I have chip-seq data which I am analysing with Diffbind. I understood the "blocking factor" functionality of it can be used to remove confounding variables. In the Diffbind manual, the confounding factors used as examples are strings (e.g. cell line names, if the cells from those samples were "resistant" or not), but I would like to use numeric variables such as age or post-mortem delay (e.g. 80 years, 24 hours). I happen to have also another string variable, which is sex (M for male and F for female). When I build my sample sheet and dba object with a string variable, everything runs smoothly (the name of the column, by the way, is Factor, and then I call it as DBA_FACTOR).

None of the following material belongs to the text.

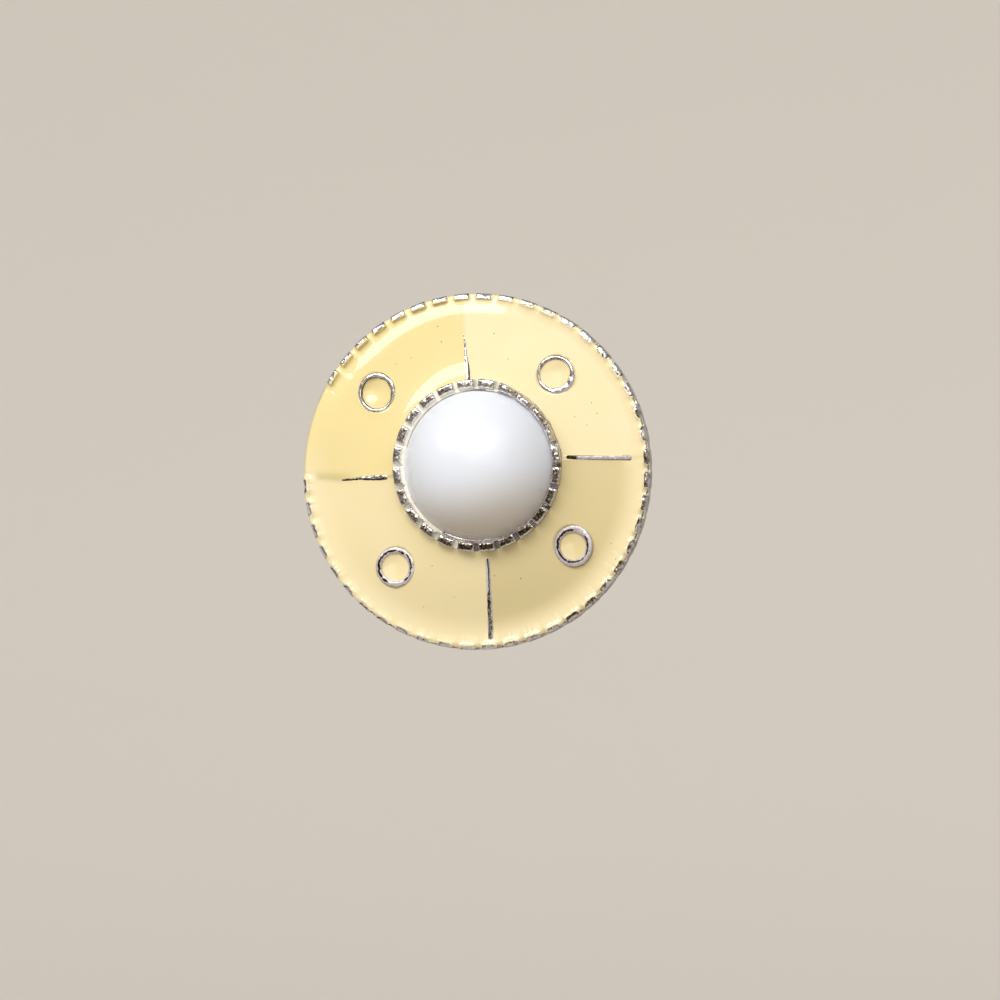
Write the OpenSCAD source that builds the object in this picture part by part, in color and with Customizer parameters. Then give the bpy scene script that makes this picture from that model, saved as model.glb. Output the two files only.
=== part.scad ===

To do the same for age I simply substituted the values of the column that had Fs and Ms for the age of each individual (each sample belongs to a different individual). The age does not differ that much, so I did not expect the results to change that much. The PCA plot shows exactly the same clustering as before. Nevertheless, while running further parts of the script (dba.contrast, dba.plotMA, dba.plotVolcano, dba.analyze) I find problems.
Context: Let's consider I have conditions A, B, C and D with multiple replicates each (6,4,5,7 respectively). They are incremental stages of a disease condition, being A the milder state and D the worst (and the amount of differentially bound sites I know increments as well).
The kind of errors I find are: (for samples A, B and C)
Error in pv.DBAplotVolcano(DBA, contrast = contrast, method = method, : object 'sigSites' not found In addition: Warning message: No sites above threshold
(but there should be sites above threshold because of my previous knowledge of the data)
For sample D:
results=dba.analyze(results, method=DBA_DESEQ2) converting counts to integer mode gene-wise dispersion estimates mean-dispersion relationship final dispersion estimates converting counts to integer mode DESeq2 multi-factor analysis Error in checkForExperimentalReplicates(object, modelMatrix) : The design matrix has the same number of samples and coefficients to fit, so estimation of dispersion is not possible. Treating samples as replicates was deprecated in v1.20 and no longer supported since v1.22.
Question: I was wondering if Diffbind has some problem when handling numeric instead of string variables or there is something else in my script. But, since I used exactly the same script for both and only changed the values of the columns, I cannot think of any bug on my code that might be responsible and decided to double-check here.